SÃO PAULO, SP (FOLHAPRESS) – O terreiro Abassá Oxúm Oxóssi, casa de candomblé de vertente bantu fundada em 1966, reiniciou nesta segunda-feira (9) um culto -que pretendem que seja ininterrupto- para tentar impedir o fechamento do imóvel, que é alvo de uma reintegração de posse desde a última sexta (6).
O templo, localizado em Cangaíba, na zona leste de São Paulo, está no centro de uma disputa entre familiares.
O terreiro fez atividades ininterruptas de sexta (6) a sábado (7) para evitar a entrada de oficiais de Justiça e retomou o culto nesta segunda, com a volta dos agentes. O cadeado do portão do imóvel chegou a ser serrado, e, durante a manhã, oficiais aguardavam o fim da cerimônia para tentar realizar a intimação.
Segundo a defesa do terreiro, o Código de Processo Civil proíbe que seja feita intimação “de quem estiver participando de ato de culto religioso”.
A disputa começou em 2016, após a morte da fundadora da casa, Mãe Caçulinha, responsável por formar mais de 800 filhos de santo nas décadas em que dirigiu o terreiro. Em testamento, ela pediu que seus trabalhos fossem continuados por cinco anos, sem especificar o que deveria acontecer depois desse prazo.
Os filhos de santo, entretanto, se afastaram do terreiro. Os filhos biológicos de Mãe Caçulinha pediram, então, que uma das netas dela, Kátia Luciana Alves Sampaio, única da família a seguir o candomblé, mantivesse os trabalhos da avó.
Os familiares também autorizaram em 2018 que Sampaio, que havia perdido o emprego, morasse no local. Mas, após descobrirem que o imóvel acumulou R$ 47 mil em dívidas de IPTU, eles decidiram entrar na Justiça contra ela.
No processo, os tios e primos juridicamente herdeiros do terreno dizem que Sampaio usurpou a posse do local, que não o utiliza mais como templo religioso e tampouco zela pela sua manutenção. Também a acusam de usar o local para abrir uma empresa e dizem que o templo apresenta goteiras e tem sido invadido.
Sobre a dívida, Sampaio diz que pediu autorização aos familiares para que pudesse requerer a imunidade de IPTU a que os templos religiosos têm direito, mas que os familiares não aceitaram. Ela afirma que a empresa produz artesanatos de arte africana usados também para a manutenção do templo.
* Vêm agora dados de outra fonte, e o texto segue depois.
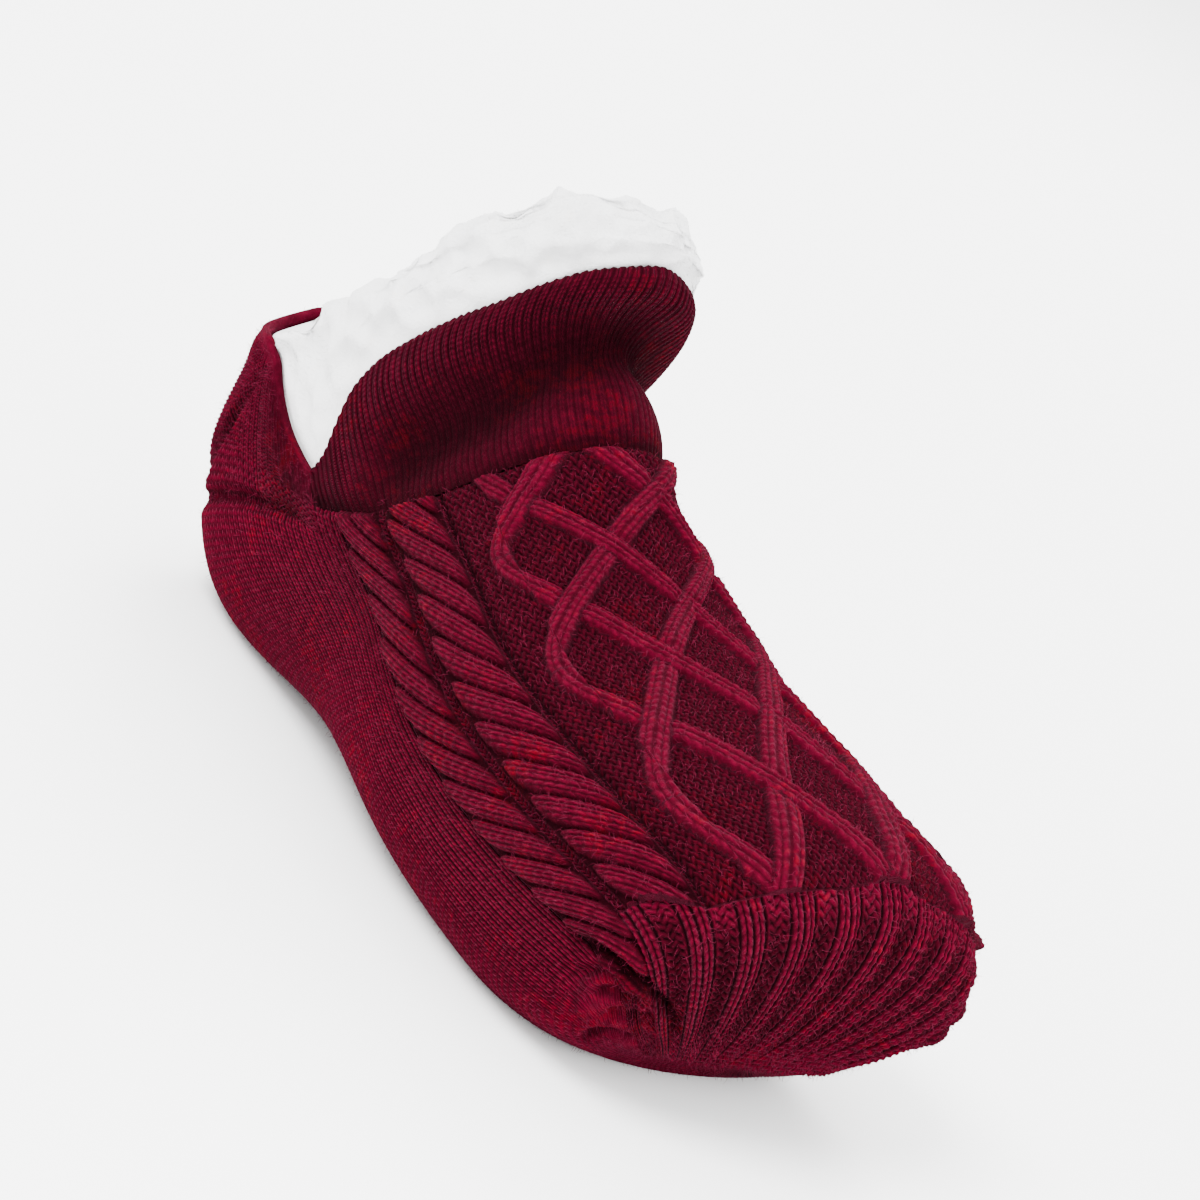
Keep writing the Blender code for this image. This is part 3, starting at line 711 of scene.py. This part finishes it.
def folds(station, turn):
    """Creases at given places: the heel turn, heel folds, the slit and the gathers beside the toe."""
    share = folded(turn)
    far_toe = ((turn < 0.0) | (turn > 1.0)) & (station < 0.5)
    strength = np.where(far_toe, FAR_TOE_CREASES, 1.0)
    past_turn = (station - line(HEEL_TURN, share) - 0.002) / HEEL_CREASE_REACH
    total = -HEEL_CREASE_DEPTH * bump(past_turn) * smooth((share - 0.56) / 0.06)
    for share_1, station_1, share_2, station_2, depth, reach in CREASES:
        start = np.array([share_1 * HALF_GIRTH, station_1 * FOOT_LENGTH])
        span = np.array([share_2 * HALF_GIRTH, station_2 * FOOT_LENGTH]) - start
        across = share * HALF_GIRTH - start[0]
        along = station * FOOT_LENGTH - start[1]
        part = np.clip((across * span[0] + along * span[1]) / (span @ span), 0.0, 1.0)
        away = np.hypot(across - part * span[0], along - part * span[1])
        fading = 0.25 + 0.75 * smooth((1.0 - np.abs(2.0 * part - 1.0)) / 0.5)
        total = total - depth * bump(away / reach) * fading * strength
    return total


def knit_panel(name, form, stations, turns, courses, pattern, stitch, keep=None, rim=False):
    """Knit surface over a grid of stations and turns, with a rim at its last row where asked."""
    turns = np.broadcast_to(turns[None, :], stations.shape)
    courses = np.broadcast_to(courses[:, None], stations.shape)
    knit = pattern(stations, turns, turns * WALES, courses)
    raised = np.where(knit.purl > 0.5, BAR_SCALE * purl_stitch(knit.u, knit.v),
                      plain_stitch(knit.u, knit.v))
    waves = UNDULATION * noise(form.at(stations, turns), UNDULATION_SIZE, 3)
    creases = folds(stations, turns)
    relief = stitch * (raised * (0.35 + 0.65 * knit.clean) - 0.5)
    points = form.at(stations, turns, knit.height + relief + creases + waves)
    points[..., 2] = np.maximum(points[..., 2], 0.0)
    # Painted shade in the creases, darker the deeper they sink
    shade = knit.shade * (1.0 - np.clip(-creases / CREASE_SHADE_DEPTH, 0.0, CREASE_SHADE_MOST))
    values = {"shade": shade, "purl": knit.purl, "clean": knit.clean}
    pairs = {"stitch": np.stack([knit.u, knit.v], axis=-1)}
    if rim:
        points = np.concatenate([points, rim_points(form, stations[-1], turns[-1])])
        values = {key: drawn_out(value) for key, value in values.items()}
        pairs = {key: drawn_out(value) for key, value in pairs.items()}
        keep = keep if keep is None else drawn_out(keep)
    quads = grid_quads(points.shape[0], points.shape[1], keep)
    return add_mesh(name, points.reshape(-1, 3), quads, values, pairs)


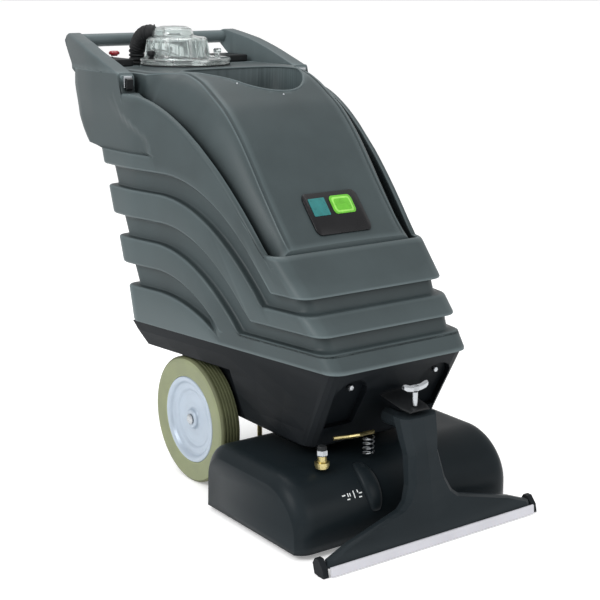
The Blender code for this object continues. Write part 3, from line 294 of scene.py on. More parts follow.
def lathe(bm, profile, place, axis="Z", steps=96, closed=False):
    """Turn a profile of (radius, height) about an axis through place."""
    turn = {"Z": Matrix.Identity(4), "X": Matrix.Rotation(math.pi / 2, 4, "Y"),
            "Y": Matrix.Rotation(-math.pi / 2, 4, "X")}[axis]
    frame_matrix = Matrix.Translation(place) @ turn
    points = list(profile) + ([profile[0]] if closed else [])
    columns = []
    for k in range(steps):
        c = math.cos(math.tau * k / steps)
        s = math.sin(math.tau * k / steps)
        columns.append([bm.verts.new(frame_matrix @ Vector((r * c, r * s, z))) for r, z in points])
    for k in range(steps):
        a = columns[k]
        b = columns[(k + 1) % steps]
        for i in range(len(points) - 1):
            if points[i][0] < 1e-7 and points[i + 1][0] < 1e-7:
                continue
            bm.faces.new((a[i], b[i], b[i + 1], a[i + 1]))


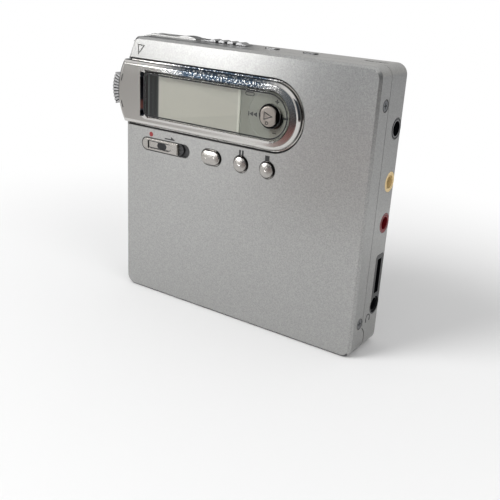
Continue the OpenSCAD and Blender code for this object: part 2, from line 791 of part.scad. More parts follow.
module lcd_backlight() color("#e8e8e4") difference() {
    slab(-32.6, 0, 1.6, board_d0, 54.6, 69.2);
    for (x = [-30:5:-5]) slab(x, x + 3.4, 2.4, board_d0 + 1, 56, 68);
}

module dial_plate() color("#9a9b90") difference() {
    union() {
        intersection() {
            plate(window_back_d, 1) window_outline(0.8);
            slab(key_plate_x, 30, -2, 6, 40, 80);
        }
        for (p = [[2.6, 57], [2.6, 66.8], [14.5, 57], [14.5, 66.8]])
            peg_y(p[0], p[1], 0.7, 0.9, board_d0);
    }
    peg_y(key_x, bezel_z, key_well_r, -2, 2);
    // Groove round the dial
    plate(0, window_back_d + 0.12) translate([dial_x, window_z]) difference() {
        circle(dial_r);
        circle(dial_r - 0.2);
    }
}

module lid_board() color(board_green) difference() {
    plate(board_d0, board_d1) difference() {
        rounded(-39.4, 20.5, 42.5, 70.2, 1);
        translate([13, 41]) square([10, 3.2]);
        translate([-24, 41]) square([12, 2.8]);
    }
    for (p = [[-30, 51.5], [16, 51]]) peg_y(p[0], p[1], 0.8, 2, 4);
}

// Dome switches, slider switch, jog switch and ribbon socket on the board
module switch_domes() color("#d8d2b8") {
    for (x = [group_x, pause_x, stop_x]) turned(x, button_z, board_d0) {
        cylinder(r = 1.7, h = 0.2);
        cylinder(r = 1.1, h = 0.38);
    }
    slab(-30, -22, 2.2, board_d0, 46.2, 48.8);
    slab(-7.5, 7.5, 2.3, board_d0, 43.3, 44.9);
}

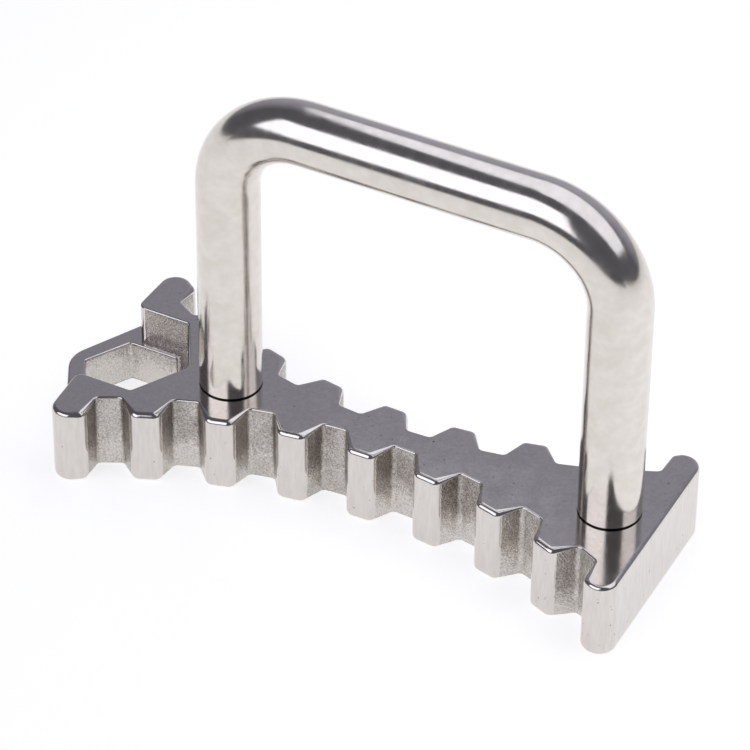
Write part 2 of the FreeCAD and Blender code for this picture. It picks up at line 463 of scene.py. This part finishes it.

Sampaio se denomina Mametu Kutala da casa, o que na hierarquia do candomblé bantu significa mãe de santo herdeira da casa.
A neta de Caçulinha diz ainda que o processo de mudança de um terreiro necessita do aval dos orixás. Ela afirma que o terreno onde fica o barracão foi concedido a sua avó como um presente a Oxum por uma pessoa que queria agradecer a benevolência da deusa dos rios. Diz ainda que ofereceu outro espaço a Oxum, mas que a divindade não quer sair do local. Caso ela desejasse, afirma Sampaio, os rituais de dessacralização do espaço deveriam ser feitos com respeito ao tempo dos orixás.
Sampaio acusa os parentes de intolerância religiosa. Também afirma que tem sido assediada por eles, que a procuram em horários de atendimento espiritual e chegaram a levar corretores e colocar placas de “vende-se” em frente ao terreiro.
Os familiares negam as acusações de intolerância religiosa e afirmam que Sampaio se fechou ao diálogo com a família. “Minha avó queria que os trabalhos continuassem, mas de forma ordeira”, afirma Ana Paula de Souza Alves Costa, outra neta de Caçulinha, umas das herdeiras jurídicas do espaço.
Em setembro, o Tribunal de Justiça de São Paulo decidiu que, embora a situação não caracterizasse esbulho, o imóvel deveria ser reintegrado aos tios e primos de Sampaio.
Os advogados dela, entretanto, protocolaram recursos no STJ (Superior Tribunal de Justiça) e no STF (Supremo Tribunal Federal).
Um projeto de lei proposto em maio deste ano pela deputada estadual Leci Brandão (PCdoB-SP) procura transformar o espaço em patrimônio material e imaterial.